§ **Data block**
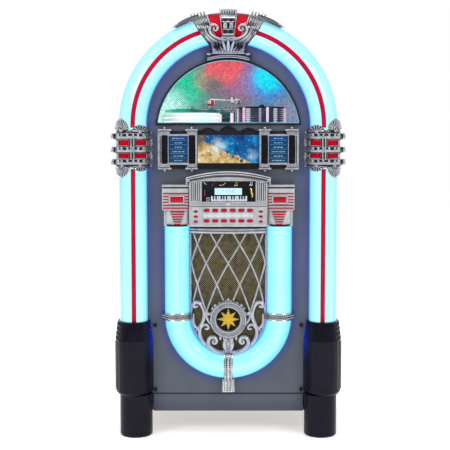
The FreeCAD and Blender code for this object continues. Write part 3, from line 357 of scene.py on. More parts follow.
# %% Plastics, gilding and small parts
RED = speckle(finish("red_plastic", (0.5, 0.0, 0.02), 0.25, coat=0.08, shine=0.25), 45,
              (0.38, 0.0, 0.010), (0.50, 0.0, 0.018), grain=700, bump=0.05, rough=(0.16, 0.3))
LENS = speckle(finish("red_lens", (0.5, 0.0, 0.02), 0.6, shine=0.06), 45,
               (0.50, 0.0, 0.010), (0.60, 0.0, 0.018), grain=700, bump=0.05, rough=(0.5, 0.6))
STRIPE = speckle(finish("red_trim", (0.5, 0.0, 0.04), 0.35, shine=0.15), 12,
                 (0.43, 0.0, 0.028), (0.51, 0.0, 0.042), grain=900, bump=0.05, rough=(0.3, 0.42))
GOLD = speckle(finish("gilt", (0.75, 0.5, 0.1), 0.25, metallic=0.75), 120,
               (0.60, 0.37, 0.05), (0.86, 0.60, 0.13), grain=800, bump=0.15, rough=(0.18, 0.34))
STEEL = speckle(finish("plated_steel", (0.45, 0.46, 0.48), 0.35, metallic=1.0), 35,
                (0.36, 0.37, 0.39), (0.52, 0.53, 0.55), grain=1200, bump=0.15, rough=(0.28, 0.45))
PAPER_CONE = speckle(finish("speaker_black", (0.03, 0.03, 0.03), 0.7), 90,
                     (0.016, 0.016, 0.017), (0.045, 0.045, 0.047), grain=1800, bump=0.4)
CIRCUIT = speckle(finish("circuit_green", (0.02, 0.1, 0.05), 0.4), 200,
                  (0.012, 0.07, 0.035), (0.03, 0.14, 0.07), grain=900, bump=0.2)
IVORY = speckle(finish("white_arm", (0.8, 0.8, 0.8), 0.25, coat=0.4), 40,
                (0.66, 0.67, 0.69), (0.84, 0.85, 0.86), grain=900, bump=0.05)
print("finishes so far", len(bpy.data.materials))

# %% [markdown]
# ## Lit plastics
# The tubes are frosted plastic with lamps behind. A real volume would be slow, so the skin itself gives
# light. Its colour follows the distance from the arch's centre line: pale cyan in the middle of the
# section and lavender where the wall curls away. Below the arch that distance is simply sideways, which
# is why the height above the bend is clipped at nought before the length is taken.

# %% Glowing tubes
def glow(material, node, output, strength):
    feed(material, node, output, "Emission Color")
    material.node_tree.nodes["Principled BSDF"].inputs["Emission Strength"].default_value = strength


def glow_along(material, axis, start, stop, stops, strength):
    """Light that changes colour along one axis, as it does with a different lamp at each end."""
    share = add(material, "MapRange", [("Value", axes(material), axis)], From_Min=start, From_Max=stop)
    glow(material, ramp(material, share, 0, stops), 0, strength)


def reach_from(material, bend, side=1):
    """Distance from an arch's centre: a radius past its bend, and sideways along its straight part."""
    parts = axes(material)
    rise = add(material, "Math", [(0, parts, "Z")], operation="SUBTRACT", _1=bend / 1000)
    clip = add(material, "Math", [(0, rise, 0)], operation="MAXIMUM" if side > 0 else "MINIMUM", _1=0.0)
    flat = add(material, "CombineXYZ", [("X", parts, "X"), ("Z", clip, 0)])
    return parts, add(material, "VectorMath", [(0, flat, 0)], operation="LENGTH")


def lit_tube(name, bend, side, inner, outer, stops):
    material = finish(name, (0.10, 0.20, 0.22), 0.22, coat=0.4)
    reach = reach_from(material, bend, side)[1]
    share = add(material, "MapRange", [("Value", reach, "Value")],
                From_Min=inner / 1000, From_Max=outer / 1000)
    glow(material, ramp(material, share, 0, stops), 0, 0.88)
    clouds = ramp(material, mottle(material, 5.0), 0, [(0.3, (0.07, 0.15, 0.17)), (0.7, (0.11, 0.21, 0.24))])
    feed(material, clouds, 0, "Base Color")
    return material


CYAN, PALE_CYAN, DEEP_BLUE = (0.34, 0.92, 1.0), (0.48, 0.98, 1.0), (0.05, 0.45, 1.0)
ARCH_GLOW = lit_tube("arch_glow", ARCH_Z, 1, TUBE_IN, TUBE_OUT, [
    (0.0, (0.03, 0.20, 0.9)), (0.02, (0.14, 0.66, 1.0)), (0.06, CYAN), (0.25, PALE_CYAN), (0.76, PALE_CYAN),
    (0.88, (0.26, 0.80, 1.0)), (0.95, (0.30, 0.56, 1.0)), (1.0, (0.60, 0.58, 1.0))])
LOWER_GLOW = lit_tube("lower_glow", U_BEND, -1, U_MID - U_RISE, U_OUT, [
    (0.0, DEEP_BLUE), (0.10, (0.24, 0.90, 1.0)), (0.5, (0.44, 1.0, 0.98)), (0.90, (0.24, 0.90, 1.0)),
    (1.0, DEEP_BLUE)])
print("tube colours run from", TUBE_IN, "to", TUBE_OUT)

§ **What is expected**
Make an exact copy of the material above.

§ **Written solution**
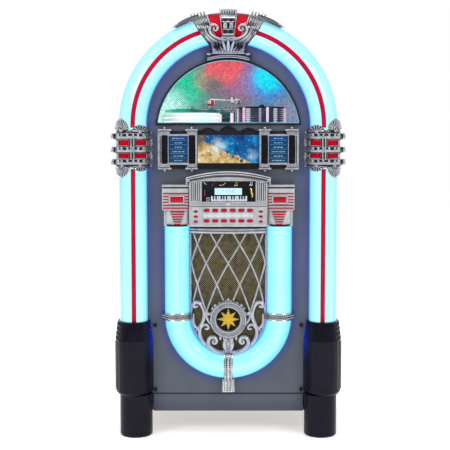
The FreeCAD and Blender code for this object continues. Write part 3, from line 357 of scene.py on. More parts follow.
# %% Plastics, gilding and small parts
RED = speckle(finish("red_plastic", (0.5, 0.0, 0.02), 0.25, coat=0.08, shine=0.25), 45,
              (0.38, 0.0, 0.010), (0.50, 0.0, 0.018), grain=700, bump=0.05, rough=(0.16, 0.3))
LENS = speckle(finish("red_lens", (0.5, 0.0, 0.02), 0.6, shine=0.06), 45,
               (0.50, 0.0, 0.010), (0.60, 0.0, 0.018), grain=700, bump=0.05, rough=(0.5, 0.6))
STRIPE = speckle(finish("red_trim", (0.5, 0.0, 0.04), 0.35, shine=0.15), 12,
                 (0.43, 0.0, 0.028), (0.51, 0.0, 0.042), grain=900, bump=0.05, rough=(0.3, 0.42))
GOLD = speckle(finish("gilt", (0.75, 0.5, 0.1), 0.25, metallic=0.75), 120,
               (0.60, 0.37, 0.05), (0.86, 0.60, 0.13), grain=800, bump=0.15, rough=(0.18, 0.34))
STEEL = speckle(finish("plated_steel", (0.45, 0.46, 0.48), 0.35, metallic=1.0), 35,
                (0.36, 0.37, 0.39), (0.52, 0.53, 0.55), grain=1200, bump=0.15, rough=(0.28, 0.45))
PAPER_CONE = speckle(finish("speaker_black", (0.03, 0.03, 0.03), 0.7), 90,
                     (0.016, 0.016, 0.017), (0.045, 0.045, 0.047), grain=1800, bump=0.4)
CIRCUIT = speckle(finish("circuit_green", (0.02, 0.1, 0.05), 0.4), 200,
                  (0.012, 0.07, 0.035), (0.03, 0.14, 0.07), grain=900, bump=0.2)
IVORY = speckle(finish("white_arm", (0.8, 0.8, 0.8), 0.25, coat=0.4), 40,
                (0.66, 0.67, 0.69), (0.84, 0.85, 0.86), grain=900, bump=0.05)
print("finishes so far", len(bpy.data.materials))

# %% [markdown]
# ## Lit plastics
# The tubes are frosted plastic with lamps behind. A real volume would be slow, so the skin itself gives
# light. Its colour follows the distance from the arch's centre line: pale cyan in the middle of the
# section and lavender where the wall curls away. Below the arch that distance is simply sideways, which
# is why the height above the bend is clipped at nought before the length is taken.

# %% Glowing tubes
def glow(material, node, output, strength):
    feed(material, node, output, "Emission Color")
    material.node_tree.nodes["Principled BSDF"].inputs["Emission Strength"].default_value = strength


def glow_along(material, axis, start, stop, stops, strength):
    """Light that changes colour along one axis, as it does with a different lamp at each end."""
    share = add(material, "MapRange", [("Value", axes(material), axis)], From_Min=start, From_Max=stop)
    glow(material, ramp(material, share, 0, stops), 0, strength)


def reach_from(material, bend, side=1):
    """Distance from an arch's centre: a radius past its bend, and sideways along its straight part."""
    parts = axes(material)
    rise = add(material, "Math", [(0, parts, "Z")], operation="SUBTRACT", _1=bend / 1000)
    clip = add(material, "Math", [(0, rise, 0)], operation="MAXIMUM" if side > 0 else "MINIMUM", _1=0.0)
    flat = add(material, "CombineXYZ", [("X", parts, "X"), ("Z", clip, 0)])
    return parts, add(material, "VectorMath", [(0, flat, 0)], operation="LENGTH")


def lit_tube(name, bend, side, inner, outer, stops):
    material = finish(name, (0.10, 0.20, 0.22), 0.22, coat=0.4)
    reach = reach_from(material, bend, side)[1]
    share = add(material, "MapRange", [("Value", reach, "Value")],
                From_Min=inner / 1000, From_Max=outer / 1000)
    glow(material, ramp(material, share, 0, stops), 0, 0.88)
    clouds = ramp(material, mottle(material, 5.0), 0, [(0.3, (0.07, 0.15, 0.17)), (0.7, (0.11, 0.21, 0.24))])
    feed(material, clouds, 0, "Base Color")
    return material


CYAN, PALE_CYAN, DEEP_BLUE = (0.34, 0.92, 1.0), (0.48, 0.98, 1.0), (0.05, 0.45, 1.0)
ARCH_GLOW = lit_tube("arch_glow", ARCH_Z, 1, TUBE_IN, TUBE_OUT, [
    (0.0, (0.03, 0.20, 0.9)), (0.02, (0.14, 0.66, 1.0)), (0.06, CYAN), (0.25, PALE_CYAN), (0.76, PALE_CYAN),
    (0.88, (0.26, 0.80, 1.0)), (0.95, (0.30, 0.56, 1.0)), (1.0, (0.60, 0.58, 1.0))])
LOWER_GLOW = lit_tube("lower_glow", U_BEND, -1, U_MID - U_RISE, U_OUT, [
    (0.0, DEEP_BLUE), (0.10, (0.24, 0.90, 1.0)), (0.5, (0.44, 1.0, 0.98)), (0.90, (0.24, 0.90, 1.0)),
    (1.0, DEEP_BLUE)])
print("tube colours run from", TUBE_IN, "to", TUBE_OUT)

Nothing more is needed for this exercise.